One Republican activist who is an abortion-rights activist brought platform committee members a bag of marbles, saying they have clearly lost theirs if they're veering so far to the right on the eve of a tight election. A spokesman for the Log Cabin Republicans said showcasing at the convention such moderates as former mayor Rudolph Giuliani of New York and Governor Arnold Schwarzenegger of California will be like "putting lipstick on a pig," given the party's official stances.
"We don't want to widen the cultural divide," said Senator Lincoln Chafee, a Rhode Island Republican who has expressed opposition to leadership policies on abortion, the environment, and the deficit, among other issues. "The party is headlining moderates. If you want to push us forward when it comes time to get elected, take your boot off my neck when it comes to vote."
The divisions are probably not enough, by themselves, to cost Bush the election.
"The party is more energized and unified than it's been since Ronald Reagan," said Christine Iverson, a spokeswoman for the Republican National Committee. "Obviously, when you have a big party, you have a lot of opinions. But there are a lot more issues that we're united on, and everybody in the party is unified behind the president."
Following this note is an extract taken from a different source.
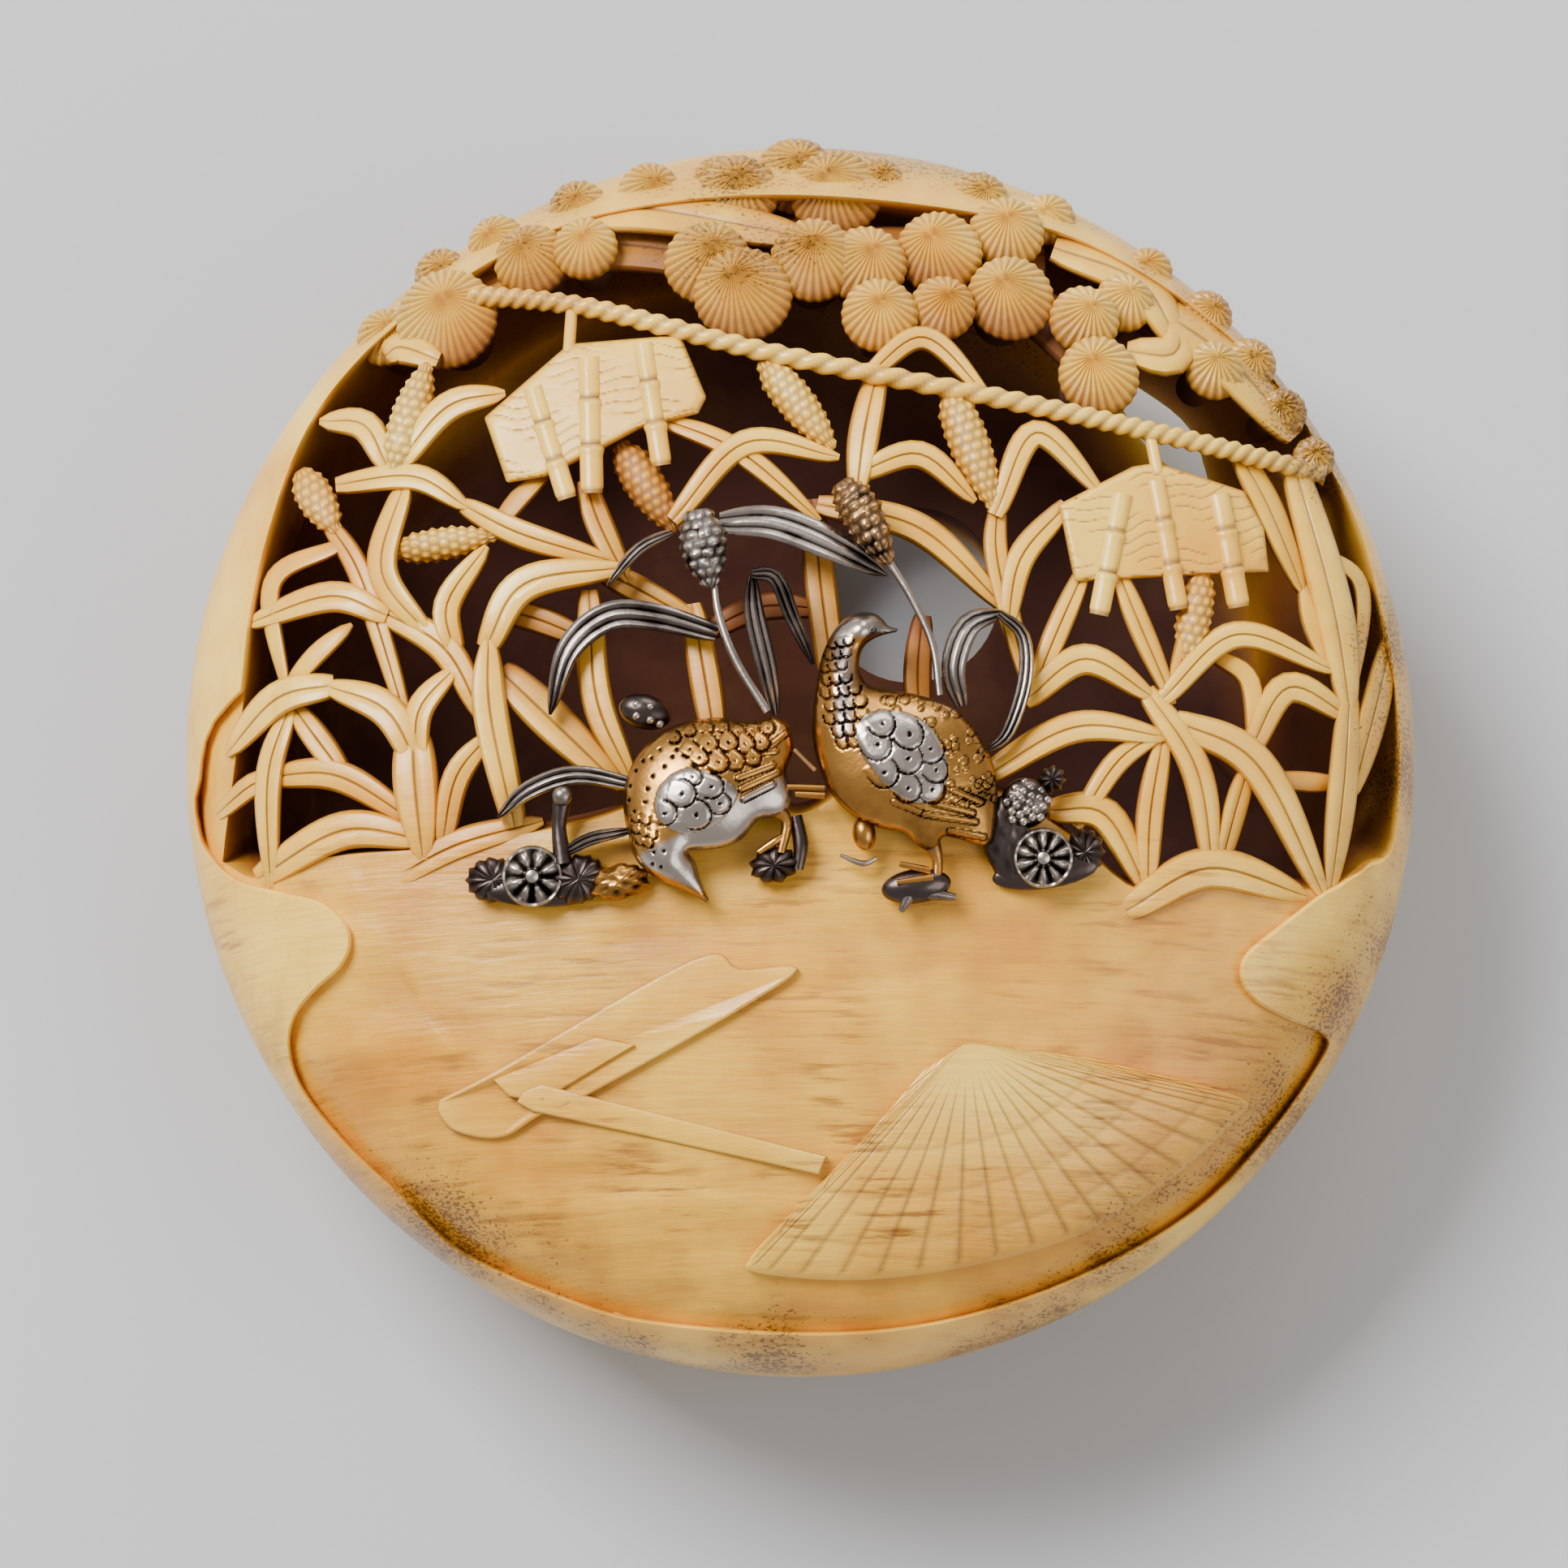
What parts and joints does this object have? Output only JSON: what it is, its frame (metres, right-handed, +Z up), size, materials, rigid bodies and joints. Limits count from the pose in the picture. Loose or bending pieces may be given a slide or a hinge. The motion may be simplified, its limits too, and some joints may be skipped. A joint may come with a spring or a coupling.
{
  "type": "openwork netsuke",
  "caption": "Hollow, bun-shaped openwork toggle of stained ivory carved with millet, pines and rattle boards, set with mixed-metal quail.",
  "frame": {"origin": "middle of the small flat at the back that it rests on, under the middle of its outline", "axes": "+Z up out of the carved front, +Y towards the top of the picture carved on it, +X to the viewer's right"},
  "size_m": [0.045, 0.0458, 0.021],
  "materials": {
    "ivory": "polished, stained and worn ivory",
    "mixed_metal": "patinated silver, parcel gilt"
  },
  "bodies": {
    "root": {"ivory_body": "ivory", "quail_ornament_left": "mixed_metal", "quail_ornament_right": "mixed_metal"}
  },
  "joints": []
}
Still, the party's image is of great concern to Bush and those around him, as evidenced by the depth of centrists who will be on display at the convention. One conservative party leader called it a "moderate murderers' row," and it will be rounded out with a keynote address by a Democrat, Senator Zell Miller of Georgia. Some moderates drew hope from Vice President Dick Cheney's break from party orthodoxy on gay marriage last week, when he said the issue should be settled state by state, not through a federal constitutional amendment.
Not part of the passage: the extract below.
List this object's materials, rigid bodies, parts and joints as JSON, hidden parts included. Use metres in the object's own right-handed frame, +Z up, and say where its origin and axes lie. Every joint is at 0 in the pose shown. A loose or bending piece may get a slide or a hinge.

Centrist Republicans may be an endangered species in Washington, but they're hoping to use the attention they'll get during the convention to shift the party their way. Today, members of a moderate Republican group called the Main Street Partnership are sponsoring a forum in New York to bring attention to their belief that the party has strayed from its core missions.
Former House speaker Newt Gingrich will join Christie Whitman, a former governor of New Jersey and Bush appointee as administrator of the Environmental Protection Agency, to call on the party to return to its roots: an emphasis on fiscal discipline, not divisive social issues, said Sarah Chamberlain Resnick, Main Street's executive director.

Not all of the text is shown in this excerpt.